■ GIVEN EXERCISE: Return verbatim the inclusive range of lines running from the line that contains "return parts" to the line that contains "SHARP_ANGLE = 32.0". Omit every other line.

□ □ □ □ □

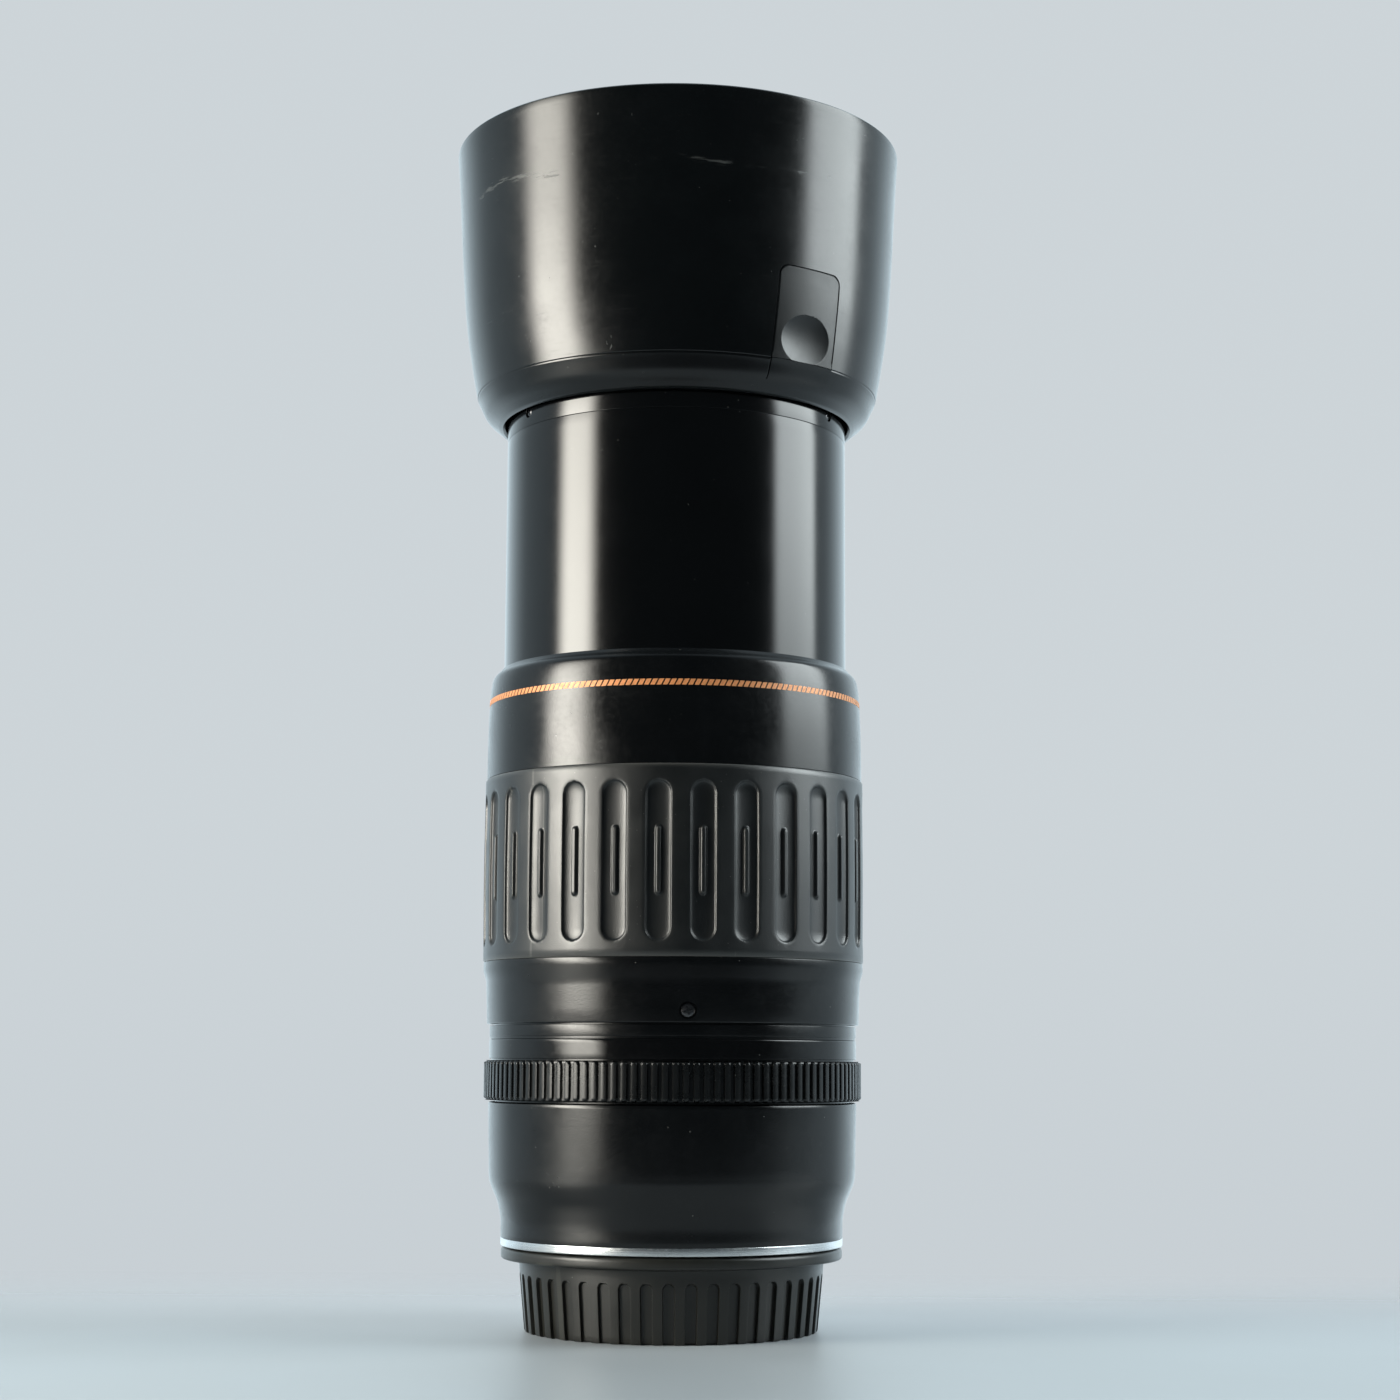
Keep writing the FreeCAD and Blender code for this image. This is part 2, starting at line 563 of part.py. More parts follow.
def front_ring_screws():
    screw = cross_head_screw(FRONT_SCREW_HEAD, 0.55, 32.65, 33.2, 32.05)
    screw.translate(Vector(0, 0, FRONT_SCREW_Z))
    return group(around(screw, 3, FRONT_SCREW_AZIMUTH))


FRONT_LENS_RADIUS = 27.0
FRONT_SEAT_Z = 149.5
RETAINER_Z = 157.5


def front_lens_cell():
    outer = TUBE_INNER - 0.1
    return revolve((25.0, 147.5), (outer, 147.5), (outer, 160.3), (28.6, 160.3),
                   (28.6, RETAINER_Z), (FRONT_LENS_RADIUS + SEAM_GAP, RETAINER_Z),
                   (FRONT_LENS_RADIUS + SEAM_GAP, FRONT_SEAT_Z), (25.0, FRONT_SEAT_Z))


def front_elements():
    """A cemented pair behind the front surface, and a single element behind it."""
    return group([lens(FRONT_LENS_RADIUS, 154.6, 155.8, 157.2, 160.0),
                  lens(FRONT_LENS_RADIUS, 153.2, 153.6, 155.8, 154.6),
                  lens(FRONT_LENS_RADIUS, 149.2, 149.6, 150.8, 152.6)])


def front_retaining_ring():
    """Screwed ring in front of the glass, with a sloping face."""
    low = RETAINER_Z + 0.1
    return revolve((26.0, low), (28.55, low), (28.55, 160.3), (28.1, 160.3), (26.0, low + 0.8))


# ---- middle group and iris -------------------------------------------------------------
LENS_TUBE_INNER = 14.0
LENS_TUBE_OUTER = 15.5


def middle_lens_cell():
    outer = MIDDLE_CELL_RADIUS
    wall = outer - 1.6
    body = revolve((LENS_TUBE_INNER, MIDDLE_CELL_BASE), (LENS_TUBE_OUTER, MIDDLE_CELL_BASE),
                   (LENS_TUBE_OUTER, 79.5), (wall, 79.5), (wall, MIDDLE_CELL_BASE),
                   (outer, MIDDLE_CELL_BASE), (outer, MIDDLE_CELL_TOP), (wall, MIDDLE_CELL_TOP),
                   (wall, 81.5), (LENS_TUBE_OUTER, 81.5), (LENS_TUBE_OUTER, 85.5),
                   (LENS_TUBE_INNER, 85.5))
    return body.cut(around(radial_rod(ZOOM_PIN_RADIUS, wall - 1, 32, MIDDLE_PIN_Z),
                           3, MIDDLE_PIN_AZIMUTH))


def middle_elements():
    radius = LENS_TUBE_INNER - SEAM_GAP
    return group([lens(radius, 80.6, 81.4, 82.6, 84.4),
                  lens(radius, 78.4, 77.4, 80.4, 79.6),
                  lens(radius, 74.0, 74.8, 76.0, 77.2)])


def middle_cam_pins():
    wall = MIDDLE_CELL_RADIUS - 1.6
    return group(around(radial_rod(ZOOM_PIN_RADIUS, wall, CAM_OUTER - 0.05, MIDDLE_PIN_Z),
                        3, MIDDLE_PIN_AZIMUTH))


IRIS_PLATE_TOP = IRIS_PLATE_Z + 1.0
IRIS_STACK_BASE = IRIS_PLATE_TOP + 0.05
IRIS_RING_BASE = IRIS_STACK_BASE + IRIS_BLADES * BLADE_PITCH + 0.08
IRIS_RING_TOP = IRIS_RING_BASE + 1.0
IRIS_PIN = 0.4


def iris_plate():
    outer = MIDDLE_CELL_RADIUS - 1.6 - SEAM_GAP
    body = ring(LENS_TUBE_OUTER, outer, IRIS_PLATE_Z, IRIS_PLATE_TOP)
    rail = ring(24.9, 25.6, IRIS_PLATE_TOP, IRIS_RING_TOP)
    hole = Part.makeCylinder(IRIS_PIN + 0.05, 3, Vector(IRIS_PIVOT_RADIUS, 0, IRIS_PLATE_Z - 1))
    return body.fuse(rail).cut(around(hole, IRIS_BLADES, 0))


def iris_drive_ring():
    """Ring with one short radial slot for each blade's drive pin."""
    body = ring(19.0, 24.85, IRIS_RING_BASE, IRIS_RING_TOP)
    width = 2 * IRIS_PIN + 0.2
    radius = IRIS_PIVOT_RADIUS + IRIS_ARM
    slot = Part.makeBox(1.6, width, 3, Vector(radius - 0.9, -width / 2, IRIS_RING_BASE - 1))
    offset = math.degrees(math.asin(IRIS_ARM * math.sin(math.radians(IRIS_SWING / 2)) / radius))
    return body.cut(around(slot, IRIS_BLADES, offset))


def iris_blade(number):
    """A thin crescent in its own layer, with a pivot pin below and a drive pin above. Drawn fully open."""
    low = IRIS_STACK_BASE + number * BLADE_PITCH
    inner = 14.7
    outer = 19.3
    crescent = Part.makeCylinder(outer, BLADE_THICKNESS, Vector(0, 0, low), UP, 72)
    crescent = crescent.cut(Part.makeCylinder(inner, BLADE_THICKNESS, Vector(0, 0, low)))
    crescent.rotate(ORIGIN, UP, -72)
    pivot = Vector(IRIS_PIVOT_RADIUS, 0, 0)
    tab = Part.makeBox(IRIS_ARM + 3.2, 1.8, BLADE_THICKNESS, Vector(-2.6, -0.9, low))
    tab.rotate(ORIGIN, UP, IRIS_SWING / 2)
    tab.translate(pivot)
    pivot_pin = Part.makeCylinder(IRIS_PIN, low - IRIS_PLATE_Z, pivot + Vector(0, 0, IRIS_PLATE_Z + 0.02))
    angle = math.radians(IRIS_SWING / 2)
    drive = pivot + Vector(IRIS_ARM * math.cos(angle), IRIS_ARM * math.sin(angle), low)
    drive_pin = Part.makeCylinder(IRIS_PIN, IRIS_RING_TOP - low - 0.1, drive)
    return at_azimuth(crescent.fuse([tab, pivot_pin, drive_pin]), 360.0 * number / IRIS_BLADES)


# ---- hood ---------------------------------------------------------------------------------
COLLAR_INNER = 33.9
COLLAR_OUTER = 34.7
COLLAR_TOP = 168.4
LINER_BASE = 168.5


def button_prism(margin, low):
    """A block along +X with rounded top corners: the opening for a release button."""
    half = BUTTON_HALF_WIDTH - margin
    top = BUTTON_TOP - margin
    corner = 2.0
    face = Part.Face(Part.Wire([
        Part.makeLine(Vector(30, -half, low), Vector(30, half, low)),
        Part.makeLine(Vector(30, half, low), Vector(30, half, top - corner)),
        Part.Arc(Vector(30, half, top - corner),
                 Vector(30, half - corner * (1 - math.sqrt(0.5)), top - corner * (1 - math.sqrt(0.5))),
                 Vector(30, half - corner, top)).toShape(),
        Part.makeLine(Vector(30, half - corner, top), Vector(30, corner - half, top)),
        Part.Arc(Vector(30, corner - half, top),
                 Vector(30, corner * (1 - math.sqrt(0.5)) - half, top - corner * (1 - math.sqrt(0.5))),
                 Vector(30, -half, top - corner)).toShape(),
        Part.makeLine(Vector(30, -half, top - corner), Vector(30, -half, low))]))
    return face.extrude(Vector(20, 0, 0))


def hood_body():
    """The upper part of the hood, before its button openings are cut."""
    wall = HOOD_WALL
    return revolve((39.39 - wall, HOOD_SEAM), (39.39, HOOD_SEAM),
                   ("curve", (40.48, 169.8), (41.66, 177.9), (42.5, 188.0), (43.43, 204.5),
                    (43.93, HOOD_TOP - 0.6)),
                   ("arc", (43.93 - wall / 2, HOOD_TOP), (43.93 - wall, HOOD_TOP - 0.6)),
                   ("curve", (43.43 - wall, 204.5), (42.5 - wall, 188.0), (41.66 - wall, 177.9),
                    (40.48 - wall, 169.8), (39.39 - wall, HOOD_SEAM)))


def hood_shell():
    openings = [at_azimuth(button_prism(0, HOOD_SEAM - 1), azimuth)
                for azimuth in (BUTTON_AZIMUTH, BUTTON_AZIMUTH + 180)]
    return hood_body().cut(openings)


def hood_button(azimuth):
    """A panel of the hood wall with a thumb dimple outside and a short foot inside."""
    panel = hood_body().common(button_prism(0.12, HOOD_SEAM + 0.05))
    dimple_radius = 11.5
    dimple_depth = 1.0
    surface = 39.95
    dimple = Part.makeSphere(dimple_radius, Vector(surface - dimple_depth + dimple_radius, 0, 167.6))
    foot = radial_box(36.95, 38.6, 6.0, 164.8, 166.8)
    return at_azimuth(panel.cut(dimple).fuse(foot), azimuth)


def hood_rear_ring():
    """Rounded rear lip and the collar that slides over the front ring."""
    seam = HOOD_SEAM - 0.08
    body = revolve((COLLAR_INNER, 158.2), (COLLAR_INNER + 0.4, 157.8),
                   ("curve", (35.9, 158.8), (37.06, 159.75), (37.93, 160.75), (38.86, 162.7), (39.38, seam)),
                   (39.38 - HOOD_WALL, seam), (36.9, 162.0), (35.4, 160.7), (COLLAR_OUTER, 160.5),
                   (COLLAR_OUTER, COLLAR_TOP), (COLLAR_INNER, COLLAR_TOP))
    window = sector(33, 36, 164.8, 166.4, 6.0)
    return body.cut([at_azimuth(window, BUTTON_AZIMUTH + 90), at_azimuth(window, BUTTON_AZIMUTH - 90)])


def hood_liner():
    """Inner cone between the collar and the hood wall, which hides the catch."""
    wall = 0.8
    return revolve((COLLAR_INNER, LINER_BASE), (35.3, LINER_BASE), (37.6, 180.0), (38.3, 183.5),
                   (40.75, 187.5), (40.8, 188.3), (40.2, 188.3), (37.6, 184.0), (36.9, 180.6),
                   (COLLAR_INNER + 0.3, LINER_BASE + wall), (COLLAR_INNER, LINER_BASE + wall))


def hood_spring_ring():
    """Springy ring that the buttons squeeze, with two claws for the groove of the front ring."""
    body = ring(34.95, 35.65, 164.9, 168.0)
    claw = sector(33.4, 35.2, 165.0, 166.2, 5.0)
    return body.fuse([at_azimuth(claw, BUTTON_AZIMUTH + 90), at_azimuth(claw, BUTTON_AZIMUTH - 90)])


# ---- rear cap --------------------------------------------------------------------------------
def rear_cap():
    """Bayonet cap: a round rim, a ribbed tapering body and three inner claws."""
    rim_top = -0.15
    body = revolve((27.1, rim_top), (31.5, rim_top), ("arc", (32.2, -0.5), (32.3, -1.2)),
                   ("arc", (32.05, -2.0), (31.3, -2.4)), (29.2, -2.6), (28.8, -3.2), (28.66, -5.6),
                   (27.7, CAP_BOTTOM + 0.3), (27.4, CAP_BOTTOM), (0, CAP_BOTTOM),
                   (0, CAP_BOTTOM + 1.5), (25.8, CAP_BOTTOM + 1.5), (26.1, -6.5), (27.1, -6.5))
    groove_top = -5.1
    groove_bottom = CAP_BOTTOM - 3
    groove = radial_pill(28.0, 31.0, CAP_GROOVE_WIDTH, groove_bottom, groove_top)
    groove = groove.rotate(Vector(28.66, 0, groove_top), Vector(0, 1, 0), 5.4)
    body = body.cut(around(groove, CAP_GROOVES, -0.35))
    claws = around(sector(25.6, 27.3, -3.2, -1.7, 20.0), 3, 60)
    return body.fuse(claws)


# ---- export ---------------------------------------------------------------------------------------
def build():
    parts = {
        "mount_flange": mount_flange(),
        "mount_screws": mount_screws(),
        "contact_block": contact_block(),
        "contact_pins": contact_pins(),
        "rear_barrel": rear_barrel(),
        "distance_window": distance_window(),
        "switch_plate": switch_plate(),
        "switch_knob": switch_knob(),
        "focus_guide_sleeve": focus_guide_sleeve(),
        "circuit_board": circuit_board(),
        "disc_spring": disc_spring(),
        "motor_stator": motor_stator(),
        "motor_rotor": motor_rotor(),
        "roller_carrier": roller_carrier(),
        "distance_scale": distance_scale(),
        "focus_cam_ring": focus_cam_ring(),
        "focus_ring": focus_ring(),
        "manual_ring": manual_ring(),
        "focus_lens_cell": focus_lens_cell(),
        "rear_elements": rear_elements(),
        "focus_cam_pins": focus_cam_pins(),
        "base_frame": base_frame(),
        "index_ring": index_ring(),
        "spacer_ring": spacer_ring(),
        "guide_barrel": guide_barrel(),
        "cam_barrel": cam_barrel(),
        "zoom_ring": zoom_ring(),
        "zoom_ring_screws": zoom_ring_screws(),
        "zoom_grip": zoom_grip(),
        "felt_seal": felt_seal(),
        "front_tube": front_tube(),
        "front_cam_pins": front_cam_pins(),
        "front_ring": front_ring(),
        "front_ring_screws": front_ring_screws(),
        "front_lens_cell": front_lens_cell(),
        "front_elements": front_elements(),
        "front_retaining_ring": front_retaining_ring(),
        "middle_lens_cell": middle_lens_cell(),
        "middle_elements": middle_elements(),
        "middle_cam_pins": middle_cam_pins(),
        "iris_plate": iris_plate(),
        "iris_drive_ring": iris_drive_ring(),
        "hood_shell": hood_shell(),
        "hood_rear_ring": hood_rear_ring(),
        "hood_liner": hood_liner(),
        "hood_spring_ring": hood_spring_ring(),
        "hood_button_right": hood_button(BUTTON_AZIMUTH),
        "hood_button_left": hood_button(BUTTON_AZIMUTH + 180),
        "rear_cap": rear_cap(),
    }
    for number in range(ROLLER_COUNT):
        parts[f"drive_roller_{number + 1}"] = drive_roller(number)
    for number in range(IRIS_BLADES):
        parts[f"iris_blade_{number + 1}"] = iris_blade(number)
    return parts


os.makedirs("parts", exist_ok=True)
for name, shape in build().items():
    shape.exportStep(f"parts/{name}.step")
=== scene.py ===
import json
import math

import bmesh
import bpy
import numpy as np
from mathutils import Matrix, Vector


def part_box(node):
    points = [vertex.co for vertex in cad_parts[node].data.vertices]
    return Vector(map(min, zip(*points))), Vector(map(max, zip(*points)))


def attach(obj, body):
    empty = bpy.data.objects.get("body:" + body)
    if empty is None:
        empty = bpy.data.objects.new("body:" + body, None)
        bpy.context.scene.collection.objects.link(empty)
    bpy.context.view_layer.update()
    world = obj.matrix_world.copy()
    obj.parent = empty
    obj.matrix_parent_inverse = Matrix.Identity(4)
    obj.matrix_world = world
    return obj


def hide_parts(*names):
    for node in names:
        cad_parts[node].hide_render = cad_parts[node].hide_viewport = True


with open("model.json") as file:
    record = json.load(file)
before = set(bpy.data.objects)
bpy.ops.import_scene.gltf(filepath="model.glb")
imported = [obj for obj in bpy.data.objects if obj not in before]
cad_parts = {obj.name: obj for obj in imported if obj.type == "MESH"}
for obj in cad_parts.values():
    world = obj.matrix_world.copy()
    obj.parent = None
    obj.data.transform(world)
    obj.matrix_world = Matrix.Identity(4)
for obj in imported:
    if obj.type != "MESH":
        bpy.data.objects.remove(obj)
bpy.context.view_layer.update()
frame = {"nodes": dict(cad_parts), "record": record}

# Looks for a telephoto zoom lens that stands on its rear cap. Sizes in this file are millimetres
# and azimuths are degrees about +Z, counted from -Y towards +X. Meshes are made in metres.

MM = 0.001
SHARP_ANGLE = 32.0


# ---- sizes read from the frame ---------------------------
def extent(node):
    """(radius, bottom, top) of a round CAD node."""
    low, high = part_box(node)
    return max(high.x, high.y, -low.x, -low.y) / MM, low.z / MM, high.z / MM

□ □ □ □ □

■ RESULT BELOW:
    return parts


os.makedirs("parts", exist_ok=True)
for name, shape in build().items():
    shape.exportStep(f"parts/{name}.step")
=== scene.py ===
import json
import math

import bmesh
import bpy
import numpy as np
from mathutils import Matrix, Vector


def part_box(node):
    points = [vertex.co for vertex in cad_parts[node].data.vertices]
    return Vector(map(min, zip(*points))), Vector(map(max, zip(*points)))


def attach(obj, body):
    empty = bpy.data.objects.get("body:" + body)
    if empty is None:
        empty = bpy.data.objects.new("body:" + body, None)
        bpy.context.scene.collection.objects.link(empty)
    bpy.context.view_layer.update()
    world = obj.matrix_world.copy()
    obj.parent = empty
    obj.matrix_parent_inverse = Matrix.Identity(4)
    obj.matrix_world = world
    return obj


def hide_parts(*names):
    for node in names:
        cad_parts[node].hide_render = cad_parts[node].hide_viewport = True


with open("model.json") as file:
    record = json.load(file)
before = set(bpy.data.objects)
bpy.ops.import_scene.gltf(filepath="model.glb")
imported = [obj for obj in bpy.data.objects if obj not in before]
cad_parts = {obj.name: obj for obj in imported if obj.type == "MESH"}
for obj in cad_parts.values():
    world = obj.matrix_world.copy()
    obj.parent = None
    obj.data.transform(world)
    obj.matrix_world = Matrix.Identity(4)
for obj in imported:
    if obj.type != "MESH":
        bpy.data.objects.remove(obj)
bpy.context.view_layer.update()
frame = {"nodes": dict(cad_parts), "record": record}

# Looks for a telephoto zoom lens that stands on its rear cap. Sizes in this file are millimetres
# and azimuths are degrees about +Z, counted from -Y towards +X. Meshes are made in metres.

MM = 0.001
SHARP_ANGLE = 32.0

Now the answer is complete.